Beyond kidney disease, an elevated ACR independently predicts cardiovascular events, stroke, and all-cause mortality. Even microalbuminuria (A2) is associated with 2-3× increased cardiovascular risk, regardless of eGFR. This makes ACR a valuable addition to standard cardiovascular risk assessment frameworks.

Sources & Methodology

Last updated:

Methodology

This page converts the entered urine albumin and urine creatinine values into a spot urine albumin-to-creatinine ratio in mg/g, then maps the result to the KDIGO A1, A2, and A3 albuminuria categories. When eGFR is provided, it combines the albuminuria stage with GFR stage to place the result on the standard CKD prognosis grid.

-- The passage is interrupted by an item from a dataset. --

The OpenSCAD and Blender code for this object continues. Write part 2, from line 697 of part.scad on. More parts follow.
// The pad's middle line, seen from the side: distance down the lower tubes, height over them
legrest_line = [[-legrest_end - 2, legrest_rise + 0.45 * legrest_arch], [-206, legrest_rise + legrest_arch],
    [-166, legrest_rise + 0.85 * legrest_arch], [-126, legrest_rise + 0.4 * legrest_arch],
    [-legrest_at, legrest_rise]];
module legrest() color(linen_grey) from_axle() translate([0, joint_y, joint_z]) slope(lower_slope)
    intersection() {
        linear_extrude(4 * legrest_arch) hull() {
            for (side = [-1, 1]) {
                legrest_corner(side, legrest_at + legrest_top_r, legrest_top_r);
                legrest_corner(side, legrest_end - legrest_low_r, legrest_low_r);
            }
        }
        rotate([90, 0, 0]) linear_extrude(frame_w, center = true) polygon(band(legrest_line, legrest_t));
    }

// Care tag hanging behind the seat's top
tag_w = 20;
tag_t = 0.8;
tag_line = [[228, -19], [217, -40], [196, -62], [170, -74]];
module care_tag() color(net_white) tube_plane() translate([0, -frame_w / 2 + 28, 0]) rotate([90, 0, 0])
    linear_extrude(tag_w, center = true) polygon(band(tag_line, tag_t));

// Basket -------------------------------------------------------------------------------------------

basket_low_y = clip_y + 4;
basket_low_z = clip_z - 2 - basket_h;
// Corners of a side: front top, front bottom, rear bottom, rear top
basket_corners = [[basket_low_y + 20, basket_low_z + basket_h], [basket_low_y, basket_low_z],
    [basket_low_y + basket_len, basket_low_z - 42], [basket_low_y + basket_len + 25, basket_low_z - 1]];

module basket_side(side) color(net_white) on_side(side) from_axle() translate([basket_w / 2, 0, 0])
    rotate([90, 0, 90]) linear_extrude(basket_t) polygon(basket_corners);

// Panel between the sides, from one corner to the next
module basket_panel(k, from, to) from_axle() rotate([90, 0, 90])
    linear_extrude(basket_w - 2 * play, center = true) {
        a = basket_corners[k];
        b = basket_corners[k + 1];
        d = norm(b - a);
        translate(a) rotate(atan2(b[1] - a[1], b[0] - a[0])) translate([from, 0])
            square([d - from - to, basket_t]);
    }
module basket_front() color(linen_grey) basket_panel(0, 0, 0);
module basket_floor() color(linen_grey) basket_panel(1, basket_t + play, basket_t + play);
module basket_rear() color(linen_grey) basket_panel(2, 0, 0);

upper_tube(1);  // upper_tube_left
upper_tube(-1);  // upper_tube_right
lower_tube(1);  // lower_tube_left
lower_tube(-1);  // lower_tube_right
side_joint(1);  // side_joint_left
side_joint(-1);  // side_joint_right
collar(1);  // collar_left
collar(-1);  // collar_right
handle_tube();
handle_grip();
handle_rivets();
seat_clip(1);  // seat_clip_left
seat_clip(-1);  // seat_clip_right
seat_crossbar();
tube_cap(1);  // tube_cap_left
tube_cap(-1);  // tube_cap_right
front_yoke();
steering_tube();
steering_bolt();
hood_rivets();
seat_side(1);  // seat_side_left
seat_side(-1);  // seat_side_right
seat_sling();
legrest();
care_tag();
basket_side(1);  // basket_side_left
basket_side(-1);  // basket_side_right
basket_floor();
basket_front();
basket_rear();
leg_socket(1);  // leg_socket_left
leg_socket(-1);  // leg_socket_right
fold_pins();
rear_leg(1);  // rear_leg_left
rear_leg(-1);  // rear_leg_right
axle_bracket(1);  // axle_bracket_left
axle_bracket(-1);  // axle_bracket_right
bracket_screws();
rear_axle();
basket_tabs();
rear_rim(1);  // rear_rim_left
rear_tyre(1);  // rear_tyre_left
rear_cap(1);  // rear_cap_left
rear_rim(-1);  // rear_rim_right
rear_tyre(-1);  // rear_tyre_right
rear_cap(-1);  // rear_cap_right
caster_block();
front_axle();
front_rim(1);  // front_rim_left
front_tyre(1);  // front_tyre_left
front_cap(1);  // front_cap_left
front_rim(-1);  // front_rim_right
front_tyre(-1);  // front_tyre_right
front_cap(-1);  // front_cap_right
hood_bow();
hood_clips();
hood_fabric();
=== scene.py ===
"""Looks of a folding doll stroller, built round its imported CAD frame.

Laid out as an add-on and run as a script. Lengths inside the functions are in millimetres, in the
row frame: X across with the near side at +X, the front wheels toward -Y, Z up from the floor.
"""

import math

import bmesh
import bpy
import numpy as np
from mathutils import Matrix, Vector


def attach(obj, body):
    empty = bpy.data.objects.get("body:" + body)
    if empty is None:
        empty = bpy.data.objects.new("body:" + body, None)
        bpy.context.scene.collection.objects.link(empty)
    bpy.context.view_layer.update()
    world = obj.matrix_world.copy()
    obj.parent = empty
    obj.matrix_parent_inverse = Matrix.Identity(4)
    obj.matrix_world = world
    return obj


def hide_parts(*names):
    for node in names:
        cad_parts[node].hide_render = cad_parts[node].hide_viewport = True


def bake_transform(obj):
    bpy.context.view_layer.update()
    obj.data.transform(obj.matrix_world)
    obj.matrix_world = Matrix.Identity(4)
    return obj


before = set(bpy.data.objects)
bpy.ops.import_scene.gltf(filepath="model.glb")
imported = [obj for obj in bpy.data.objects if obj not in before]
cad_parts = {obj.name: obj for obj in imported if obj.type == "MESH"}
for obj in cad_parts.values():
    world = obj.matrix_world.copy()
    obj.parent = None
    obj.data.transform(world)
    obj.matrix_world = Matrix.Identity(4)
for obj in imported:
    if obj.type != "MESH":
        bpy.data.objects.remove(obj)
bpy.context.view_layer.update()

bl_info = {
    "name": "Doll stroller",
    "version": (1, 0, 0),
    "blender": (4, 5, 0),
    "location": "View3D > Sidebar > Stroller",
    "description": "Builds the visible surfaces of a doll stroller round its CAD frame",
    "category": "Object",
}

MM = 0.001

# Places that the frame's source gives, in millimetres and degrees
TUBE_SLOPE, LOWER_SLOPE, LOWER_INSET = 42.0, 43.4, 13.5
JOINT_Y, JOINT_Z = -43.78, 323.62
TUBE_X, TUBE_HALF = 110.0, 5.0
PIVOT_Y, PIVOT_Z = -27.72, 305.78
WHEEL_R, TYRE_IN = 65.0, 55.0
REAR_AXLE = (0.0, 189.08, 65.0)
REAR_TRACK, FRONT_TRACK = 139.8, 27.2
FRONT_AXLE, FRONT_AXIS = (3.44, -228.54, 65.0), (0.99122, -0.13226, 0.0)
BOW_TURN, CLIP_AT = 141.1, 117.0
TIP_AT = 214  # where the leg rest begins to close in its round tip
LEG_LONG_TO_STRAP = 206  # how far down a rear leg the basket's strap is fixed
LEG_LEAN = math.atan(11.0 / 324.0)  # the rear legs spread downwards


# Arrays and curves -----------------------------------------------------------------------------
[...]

The output is intended for screening and longitudinal kidney-risk review rather than as proof of chronic kidney disease from a single sample. Temporary albuminuria can occur with exercise, infection, fever, menstruation, heart failure, and other transient conditions, so abnormal results should be confirmed the way the underlying guideline recommends.

Sources

Frequently Asked Questions

What is microalbuminuria?

Microalbuminuria is defined as ACR 30-300 mg/g (KDIGO A2). It indicates early kidney damage and is a marker of generalized endothelial dysfunction and cardiovascular risk.

Why use ACR instead of 24-hour urine collection?

Spot urine ACR correlates well with 24-hour albumin excretion and is far more practical. A first morning void is preferred to minimize postural and exercise effects.

How often should ACR be checked in diabetic patients?

ADA and KDIGO recommend annual ACR screening in all type 2 diabetes patients from diagnosis and in type 1 patients starting 5 years after diagnosis.

Can ACR be falsely elevated?

Yes — exercise, UTI, fever, heart failure, menstruation, and very dilute urine can transiently increase albumin. Confirm abnormal results with repeat testing on 2 of 3 samples over 3 months.

What is the difference between albuminuria and proteinuria?

Albumin is a specific protein; proteinuria includes all proteins. ACR specifically measures albumin, which is the most sensitive marker for glomerular damage. Total protein/creatinine ratio (PCR) captures other proteins too.

Why are sex-specific thresholds used?

Men typically excrete more creatinine due to higher muscle mass, which dilutes the ratio. Sex-specific thresholds improve sensitivity — <17 mg/g for males and <25 mg/g for females are considered truly normal.